C. And finally a phase which requires some major changes.
The poet-filmmaker Jean Cocteau had wished that mirrors, while mirroring us, would add some actual reflecting; unfortunately, in our universe of unfettered images, his wish has become just another dreamer’s fantasy. Adorned with the equivalent of cheap make-up kits – the myriad of filter apps/software – our flow of images is ever more competitive in its search of attention, of “clients.” It is time to face the (Jungian) shadows: what needs to happen next may not involve images…

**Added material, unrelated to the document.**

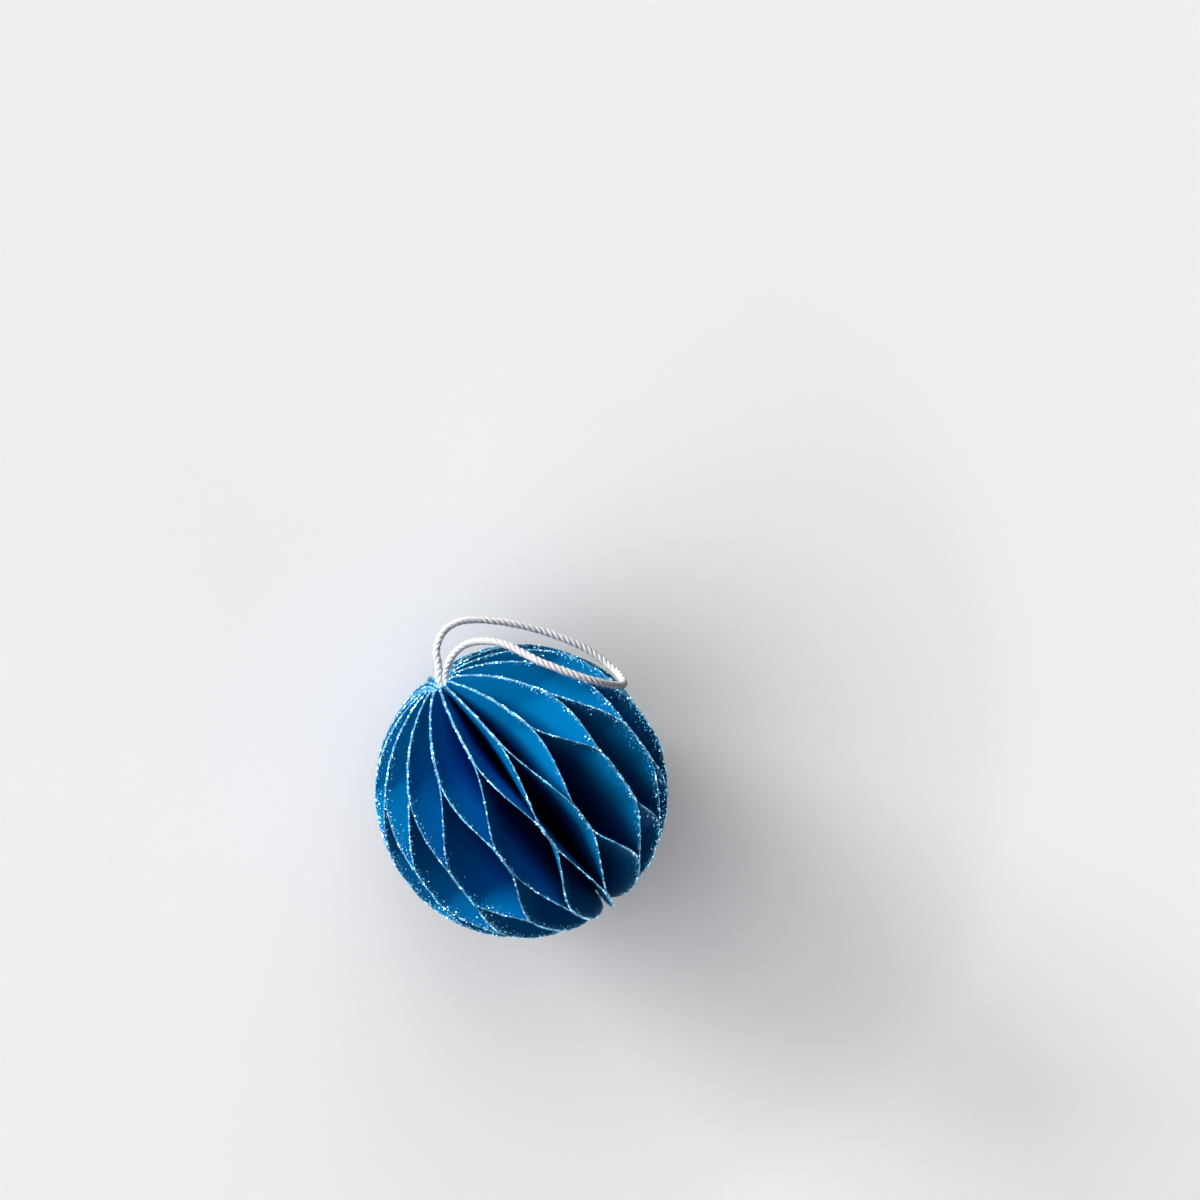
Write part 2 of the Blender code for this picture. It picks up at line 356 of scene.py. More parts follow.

In parallel, as a great many survivors are no longer with us, I wonder whether it is time to envision some clear strategies – i.e., do we need to start thinking of “time-capsules”? In that sense I have addressed erosion and co-optation issues in The Holocaust in 1,000 Years, a talk given both at St. Louis University (Media Ecology Association) and at Fordham University (NYC/General Semantics Conference).
While Holocaust scholarship probes the limits of representation, I have reached a level of mistrust regarding most imagery.
An image represents for me that very lure which, through its appeal, is specifically hazardous.
Moreover as pictures often make reference only to preconceived and ready-made ideas, what in French we call des idées toutes faites, they are prone to verify what we already know
About 10 years ago, a brain hemorrhage only consolidated my desire to further this type of unmasking and pushed me towards becoming the Unlearning Specialist at The School of No Media, the endless effort to explore such abstract concepts as non-representation and non-images.
Can one use words to go beyond them? I seem to be caught up in what I could call blindspotting, or fishing for lures.
* One was last seen alive in Auschwitz in the line leading to the gas chamber, two of them died shortly after Hungarian fascists brought Jews to be shot into to the freezing Danube.